185. The Fourth

There was a moment, some time after the fireworks, when I turned to Vinny and said, “This is such a surreal moment. We always find a way to manufacture fun.”

He laughed, and we clanged our beers together. Then we launched a ping-pong ball across the table at the same time, over a scarred hardwood table in an apartment we’d never known.  

The idea to visit Boston on Independence Day began kicking around in the back of my head a week before Vinny came to town. Connecticut couldn’t offer the Good Times Bonanza to which we’ve grown accustomed — at least not the parts I’m familiar enough to exploit — and my focus on a day-trip sharpened after he told me he had never been.

But none of the fun that followed would’ve been possible if H hadn’t been so damn cool.

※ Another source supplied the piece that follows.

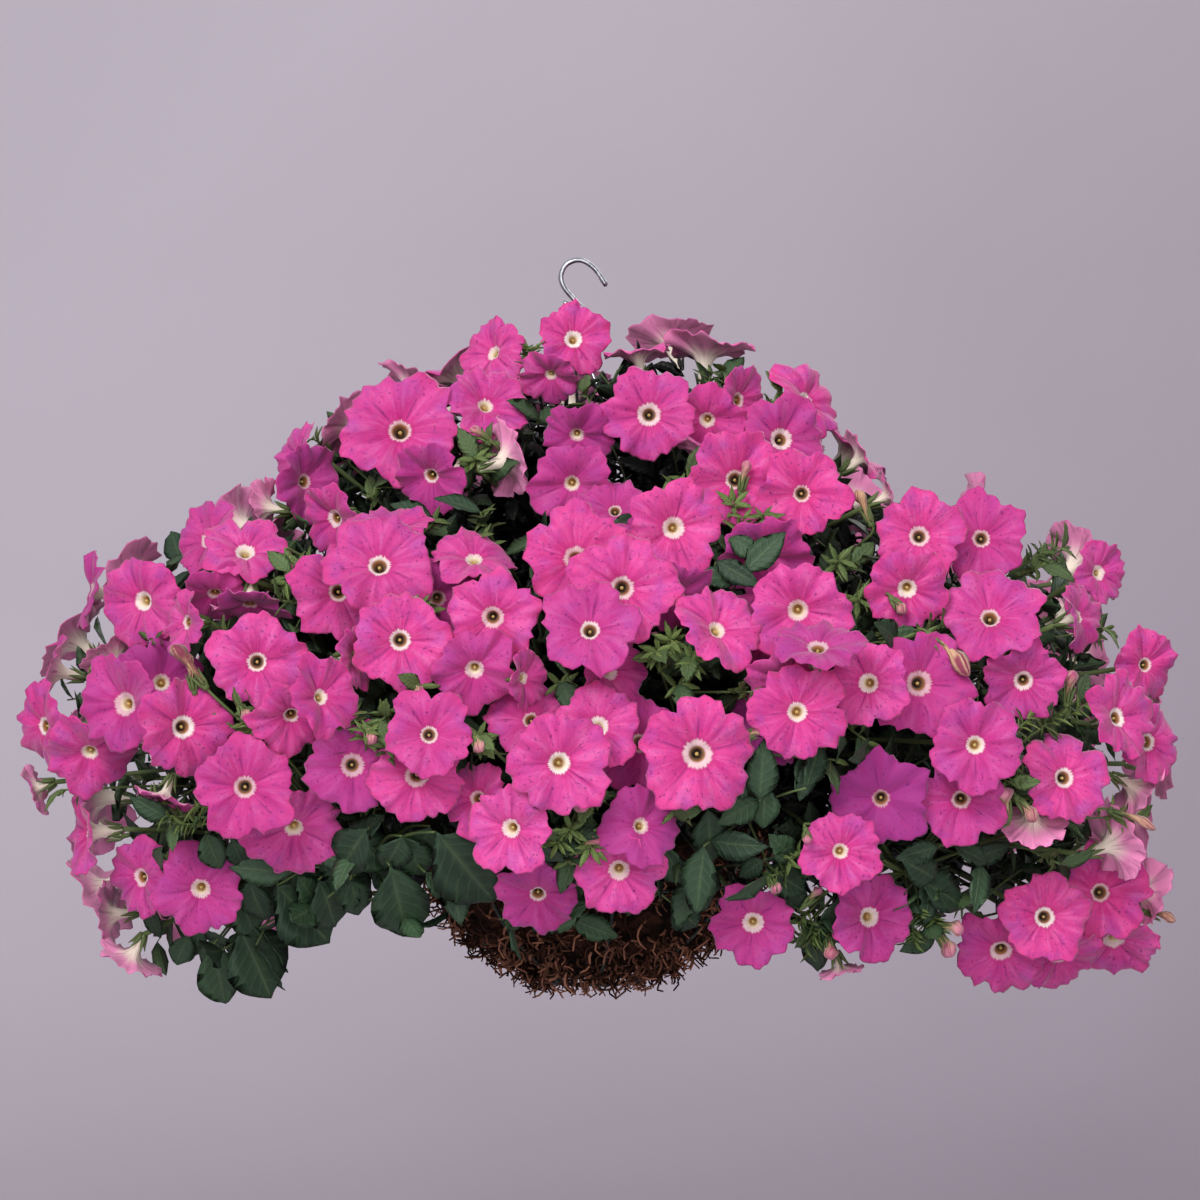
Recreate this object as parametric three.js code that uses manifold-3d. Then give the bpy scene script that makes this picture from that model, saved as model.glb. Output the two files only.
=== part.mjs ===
// A petunia hanging basket. A galvanised S-hook carries three hanger wires, and they carry a
// round-bottomed wire basket with a moss liner and soil. Twenty-five flowering stems grow out of
// the soil. Each is a green leafy stem and the spray of pink blooms at its end.
// Millimetres, +Z up. The origin is the crown of the hook, on the inside of its upper loop.
// The front faces -Y, and the picture that the places come from was taken looking along +Y.
import * as THREE from 'three';
import { mergeVertices } from 'three/addons/utils/BufferGeometryUtils.js';
import Module from 'manifold-3d';

const wasm = await Module();
wasm.setup();

const V = (x, y, z) => new THREE.Vector3(x, y, z);
const UP = V(0, 0, 1);
const TURN = 2 * Math.PI;
const GOLDEN_TURN = 0.381966;
const GAP = 0.3;

// Joining: how far pieces are nudged, how flat what lies nearly flat is made, and what is stout enough
const NUDGE = 0.2;
const NUDGE_TRIES = 14;
const FLATNESS = 0.04;
const STOUT = 0.006;

// Hook and hanger wires
const HOOK_WIRE = 3.8;
const HOOK_CENTRE_LINE = [
  [19.5, -17], [9.8, -3.4], [0, 1.9], [-9.8, -1.1], [-14.2, -9.4], [-12.8, -17], [-6, -26], [2.2, -35],
  [5.2, -42.4], [3, -50.6], [-3.8, -55.1], [-10.5, -51.4], [-12.8, -43], [-10.5, -29],
];
const HOOK_STEPS = 24;
const HOOK_LOWEST = { x: -3.8, z: -55.1 };
const HANGER_WIRE = 2.5;
const HANGER_TURNS = [0.25, 7 / 12, 11 / 12];
const EYE_INNER_RADIUS = 5;
const EYE_SPACING = 2.9;
const EYE_TURNS = { from: 0.96, to: 0.14, steps: 9 };
const LOOP_CURVE = 0.24;
const RIM_BEND_TURNS = { from: 0.07, to: -0.5, steps: 5 };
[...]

She had a friend visiting from overseas, a Dutch girl who likely heard every scrap of Holland culture I ever picked up in four years of living with Jelle. They welcomed a pair of earnest, goofy pals who too often indulged their impulse to say everything in a shitty Boston accent.a

I hadn’t seen H since March, so we caught up, caught Ubers, and caught fireworks and a few bug bites. They shoot them over the Charles, big blooming flowers of neon you feel in your chest seconds after you see them.b

H’s friends welcomed us into the fold, inviting us back to their place for a host of drinking games that are played with just enough subtle variations to piss off a West Coast fratboy.c

All the way into the night, the four of us maintained, the toughest thing to do when you’re engaged in an all-day skirmish with the bottle. H is warm and so agreeably practical, challenging in perfect measure. B was thoughtfully girlish, well-traveled and made less cynical because of it. They were the perfect company, and our talks danced on the edge of genuine curiosity and cleverness.

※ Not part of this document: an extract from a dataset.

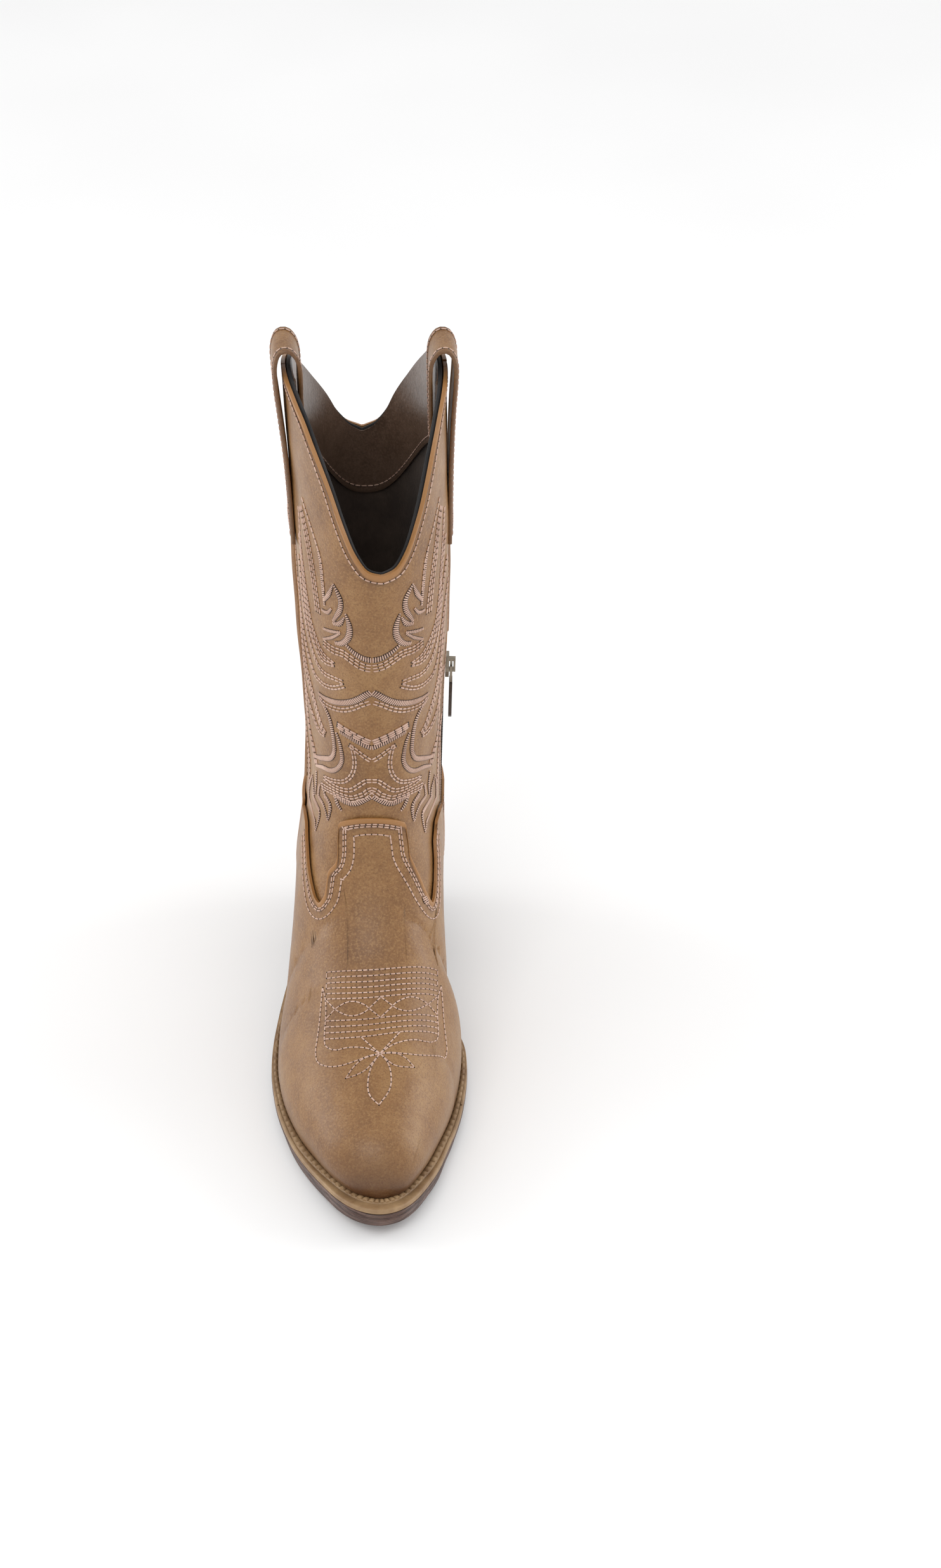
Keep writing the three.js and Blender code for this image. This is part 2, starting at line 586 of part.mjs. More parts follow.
function join(first, ...others) {
  const mesh = others.reduce((sum, g) => sum.add(toManifold(g)), toManifold(first)).getMesh();
  const geometry = new THREE.BufferGeometry();
  geometry.setAttribute('position', new THREE.BufferAttribute(mesh.vertProperties, 3));
  geometry.setIndex(new THREE.BufferAttribute(mesh.triVerts, 1));
  return geometry;
}

// Turns a shape drawn across and along the zip, with its depth, into the zip's own frame.
const intoZip = (geometry) => geometry.rotateX(Math.PI / 2).rotateZ(Math.PI / 2);

// The slider's plate, shield shaped, with an arch over it that holds the pull's link.
function zipSlider() {
  const { length, wide, below, plate: [low, high], arch, archHalf, archReach } = SLIDER;
  const half = wide / 2;
  const shield = intoZip(extrude([
    [-half, -3], [-half, -length + 4], [-half + 1.6, -length], [half - 1.6, -length],
    [half, -length + 4], [half, -3], [half - 1.8, 0], [-half + 1.8, 0],
  ], high - low)).translate(low, 0, -below);
  const across = [-archHalf, archHalf];
  const sunk = 0.4; // how far the posts reach into the plate and the bar
  const post = (z) => box([high - sunk, arch - sunk], across, [z - 0.7, z + 0.7]);
  const middle = -below - length / 2;
  const bar = box([arch - 1, arch], across,
    [middle - archReach - 0.7, middle + archReach + 0.7]);
  return join(shield, post(middle - archReach), post(middle + archReach), bar);
}
const pivotHeight = -SLIDER.below - SLIDER.length / 2;

// The pull hangs from the arch: a wire link and a leather tab.
function pullLink() {
  const { link, linkWide, wire } = PULL;
  const half = linkWide / 2;
  const frame = outlineShape([
    [-half, -link + wire / 2], [half, -link + wire / 2], [half, wire / 2], [-half, wire / 2],
  ]);
  const inside = half - wire;
  frame.holes.push(new THREE.Path([
    [-inside, -link + 1.5 * wire], [inside, -link + 1.5 * wire], [inside, -wire / 2],
    [-inside, -wire / 2],
  ].map(([x, y]) => new THREE.Vector2(x, y))));
  const bar = new THREE.ExtrudeGeometry(frame, { depth: wire, bevelEnabled: false });
  return intoZip(bar.translate(0, 0, -wire / 2)).translate(SLIDER.pivot, 0, pivotHeight);
}

function pullTab() {
  const { link, tab, tabWide, tabThick, wire } = PULL;
  const half = tabWide / 2;
  const top = -link - wire / 2;
  const corner = 2.5;
  const leather = extrude([
    [-half, top], [-half + 1, top - 6], [-half, top - tab + corner],
    [-half + corner, top - tab], [half - corner, top - tab], [half, top - tab + corner],
    [half - 1, top - 6], [half, top],
  ], tabThick);
  return intoZip(leather.translate(0, 0, -tabThick / 2))
    .translate(SLIDER.pivot, 0, pivotHeight);
}

// ---------------------------------------------------------------- sole
const weltTop = (y) => featherHeight(y) - 0.25;
const weltBottom = (y) => weltTop(y) - WELT.thick;
const outsoleTop = (y) => weltBottom(y) - GAP;

// Rows of points across the sole between two y, closer together towards both ends.
function acrossSole({ inset = () => 0, from, to, rows, columns = 4 }) {
  const sides = outlineSides(inset);
  const first = Math.max(from, sides.toe);
  const last = Math.min(to, sides.heel);
  return steps(rows).map((k) => {
    const y = lerp(first, last, (1 - Math.cos(Math.PI * k)) / 2);
    return steps(columns).map((a) => [lerp(sides.x(y, -1), sides.x(y, 1), a), y]);
  });
}
const raise = (rows, move) => rows.map((row) => row.map(([x, y]) => (
  new THREE.Vector3(...move(x, y)))));
const layer = ({ top, bottom, ...where }) => {
  const rows = acrossSole(where);
  return solidBetween(raise(rows, (x, y) => [x, y, top(y)]),
    raise(rows, (x, y) => [x, y, bottom(y)]));
};

function outsole() {
  const seat = HEEL.breast / SOLE_TAPER.y;
  const rows = [
    ...acrossSole({ from: -SOLE_HALF_LENGTH, to: seat, rows: 22 }),
    ...acrossSole({ from: seat, to: SOLE_HALF_LENGTH, rows: 9 }).slice(1),
  ];
  const lean = (x, y) => [x * SOLE_TAPER.x, y * SOLE_TAPER.y, underside(y * SOLE_TAPER.y)];
  return solidBetween(raise(rows, (x, y) => [x, y, outsoleTop(y)]), raise(rows, lean));
}

function welt() {
  const count = OUTLINE.length * 2;
  const outer = insetOutline(count, () => WELT.lip);
  const inner = insetOutline(count, (y) => Math.min(WELT.inner, margin(y) + 7));
  const rows = (height) => [outer, inner].map((ring) => ring.map(([x, y]) => (
    new THREE.Vector3(x, y, height(y)))));
  return solidBetween(rows(weltTop), rows(weltBottom), true);
}

const insideWelt = (y) => Math.min(WELT.inner, margin(y) + 7) + 0.6;
const filler = () => layer({
  inset: insideWelt, from: -SOLE_HALF_LENGTH, to: -12, rows: 12, columns: 2,
  top: (y) => weltTop(y) + 0.05, bottom: weltBottom,
});
const heelPad = () => layer({
  inset: insideWelt, from: 99, to: SOLE_HALF_LENGTH, rows: 8, columns: 2,
  top: (y) => weltTop(y) + 0.05, bottom: weltBottom,
});
const shank = () => {
  const ys = steps(12).map((k) => lerp(-9, 96, k));
  const grid = (height) => ys.map((y) => [-7, 7].map((x) => (
    new THREE.Vector3(x - 1, y, height(y)))));
  return solidBetween(grid((y) => weltTop(y) - 0.2), grid((y) => weltTop(y) - 1.8));
};
const boardInset = (y) => margin(y) + INSIDE;
const insoleBoard = () => layer({
  inset: boardInset, from: -SOLE_HALF_LENGTH, to: SOLE_HALF_LENGTH, rows: 18,
  columns: 2,
  top: (y) => featherHeight(y) + 2.3, bottom: (y) => featherHeight(y) + 0.3,
});
const sockLiner = () => layer({
  inset: (y) => boardInset(y) + 1, from: -SOLE_HALF_LENGTH, to: SOLE_HALF_LENGTH, rows: 18,
  columns: 2,
  top: (y) => featherHeight(y) + 4.2, bottom: (y) => featherHeight(y) + 2.6,
});

// ---------------------------------------------------------------- heel
// One layer of the heel stack between two depths, 0 under the seat and 1 on the top piece.
function heelLayer(from, to, heightAt) {
  const rows = acrossSole({
    from: HEEL.breast, to: SOLE_HALF_LENGTH, rows: 9, columns: 2,
  });
  const at = (depth) => raise(rows, (x, y) => {
    const back = (y - HEEL.breast) * lerp(0.98, HEEL.floor, depth);
    const along = HEEL.breast + HEEL.lean * depth + back;
    return [x * lerp(HEEL.top, HEEL.floor, depth), along, heightAt(along, depth)];
  });
  return solidBetween(at(from), at(to));
}
const stackHeight = (y, depth) => lerp(underside(y) - GAP, HEEL.topPiece + GAP, depth);
const heelLift = (i) => {
  const thick = 1 / HEEL.lifts;
  return heelLayer(i * thick, (i + 1) * thick - (i < HEEL.lifts - 1 ? 0.012 : 0), stackHeight);
};
const heelTopPiece = () => heelLayer(1, 1.02, (y, depth) => (depth > 1 ? 0 : HEEL.topPiece));

// ---------------------------------------------------------------- assembly
const boot = new THREE.Group();

function add(name, geometry, color, roughness, metalness = 0, parent = boot) {
  const material = new THREE.MeshStandardMaterial({ color, roughness, metalness });
  const mesh = new THREE.Mesh(geometry, material);
  mesh.name = name;
  parent.add(mesh);
}

const TAN = 0xa07d55;
const EDGE = 0x8a5f3a;
const DARK = 0x3c332b;
const SOLE = 0x4a3a33;
const METAL = 0x6b6459;

add('outsole', outsole(), SOLE, 0.6);
add('welt', welt(), 0xa5825c, 0.6);
for (let i = 0; i < HEEL.lifts; i += 1) add(`heel_lift_${i + 1}`, heelLift(i), SOLE, 0.6);
add('heel_top_piece', heelTopPiece(), 0x231f1c, 0.8);
add('forepart_filler', filler(), 0x9a7a55, 0.95);
add('heel_seat_filler', heelPad(), 0x9a7a55, 0.95);
add('shank', shank(), 0x8f9296, 0.4, 0.9);
add('insole_board', insoleBoard(), 0xb59f7e, 0.9);
add('sock_liner', sockLiner(), DARK, 0.85);
add('vamp', vamp(), TAN, 0.5);
add('vamp_lining', vampLining(), DARK, 0.9);
add('toe_puff', toePuff(), 0xd8d2c4, 0.8);
add('counter_cover', counterCover(), TAN, 0.5);
add('heel_counter', heelCounter(), 0xd8d2c4, 0.8);
add('heel_lining', heelLining(), DARK, 0.9);
add('shaft_front', frontPanel(), TAN, 0.5);
add('shaft_back', backPanel(), TAN, 0.5);
add('shaft_lining_front', frontLining(), DARK, 0.9);
add('shaft_lining_back', backLining(), DARK, 0.9);
add('collar_facing', facing(), 0x5a4d42, 0.5);
add('collar_binding', collarBinding(), 0x1d1a18, 0.7);
add('side_piping_outer', piping(-1, SHAFT_SEAM_Y, 122, 262), EDGE, 0.55);
add('side_piping_inner', piping(1, ZIP.y, 207, 262), EDGE, 0.55);
add('pull_strap_outer', pullStrap(-1), TAN, 0.5);
add('pull_strap_inner', pullStrap(1), TAN, 0.5);
add('zip_tape_front', zipTape(-1), 0x2c2521, 0.9);
add('zip_tape_back', zipTape(1), 0x2c2521, 0.9);
add('zip_guard', zipGuard(), DARK, 0.8);
add('zip_teeth_front', zipTeeth(-1), 0x30302f, 0.4, 0.3, zip);
add('zip_teeth_back', zipTeeth(1), 0x30302f, 0.4, 0.3, zip);
add('zip_top_stop', zipStop(0.4), METAL, 0.35, 0.9, zip);
add('zip_bottom_stop', zipStop(-zipLength - 3.4), METAL, 0.35, 0.9, zip);
add('zip_slider', zipSlider(), METAL, 0.35, 0.9, zip);
add('zip_pull_link', pullLink(), METAL, 0.35, 0.9, zip);
add('zip_pull_tab', pullTab(), 0x4a382b, 0.6, 0, zip);
boot.add(zip);

export default boot;
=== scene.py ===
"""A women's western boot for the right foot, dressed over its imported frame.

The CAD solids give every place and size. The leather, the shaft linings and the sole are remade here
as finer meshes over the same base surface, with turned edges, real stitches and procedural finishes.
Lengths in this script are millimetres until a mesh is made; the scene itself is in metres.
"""
import math

import bpy
import bmesh
import numpy as np
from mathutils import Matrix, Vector
from mathutils.kdtree import KDTree


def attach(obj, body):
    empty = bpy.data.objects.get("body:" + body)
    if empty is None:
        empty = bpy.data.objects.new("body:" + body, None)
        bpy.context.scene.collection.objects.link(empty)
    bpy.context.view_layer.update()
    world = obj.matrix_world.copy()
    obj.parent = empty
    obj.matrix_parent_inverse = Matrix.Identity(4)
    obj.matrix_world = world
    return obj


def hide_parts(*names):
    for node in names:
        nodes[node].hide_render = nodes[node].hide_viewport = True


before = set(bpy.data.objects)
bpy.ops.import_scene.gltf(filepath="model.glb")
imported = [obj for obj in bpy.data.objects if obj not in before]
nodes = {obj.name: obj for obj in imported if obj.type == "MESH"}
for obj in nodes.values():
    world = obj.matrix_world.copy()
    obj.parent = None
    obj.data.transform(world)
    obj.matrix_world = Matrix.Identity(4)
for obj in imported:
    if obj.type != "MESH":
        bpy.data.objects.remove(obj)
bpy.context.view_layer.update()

MM = 0.001

# ------------------------------------------------------------------ driving dimensions
GAP = 0.3
SOLE_TAPER = (0.955, 0.988)
WELT = {"thick": 2.5, "inner": 13.5, "lip": 0.4}
SHAFT = (0, -1.6)
FOXING = (2, 0.9)
LINING = (-2.75, -3.6)
FACING = (-4.1, -4.8)
BINDING = (-2.2, -4)
PIPING = (1.5, 0.3)
ZIP_TAPE = (-2, -2.4)
ZIP = {"y": 74, "top": 194, "bottom": 70, "slot": 5.5, "beyond": 5, "tape": 13}
SEAM_HALF_GAP = 0.35
SHAFT_SEAM_Y = 70
FOXING_SEAM_Y = 62
STRAP = {"from": 57, "to": 82, "thick": 1.7}
STRAP_FREE_ABOVE = 345
FACING_SPAN = (0.42, 1.58)
FACING_EDGE = {"low": 251.5, "rise": 62, "reach": 0.55, "bend": 2.5}
COUNTER_EDGE = {"side": 118, "dip": 5}
FOXING_FOLD = {"lip_wide": 2.4, "round_edge": 0.5}
SHAFT_FOLD = {"lip": 0.4, "lip_wide": 2.7, "round_edge": 0.35}
VAMP_ROWS = (2.9, 4.1, 8.2)
COUNTER_ROWS = (3, 5)
COLLAR_ROW = 4
FACING_ROW = 3.5
STRAP_ROW = 3
ZIP_ROW = 2.6
SEAM_ROW = 4.6
WELT_STITCH = 4.4
ZIP_PITCH = 1.55
TAPE_RIBS = (12.1, 20.9)
HEEL = {"breast": 75, "lean": 4, "lifts": 4, "top_piece": 7, "top": 0.955, "floor": 0.8}
HEEL_RIB = 15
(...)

And there we were, all through the night, straight on to a morning sunrise on the beach, alone inside ourselves, taken in by the gray dawn, but acutely aware of a shared experience we could feel etching us in real time.

A sunburnt postscript into the next afternoon was the cherry on top. Too soon we were back in our own worlds full of advanced analytics and solar panels and holiday misdemeanors.

For that one day, though, throughout a weeks-long afternoon that offered a promise so achingly ripe, we held summer.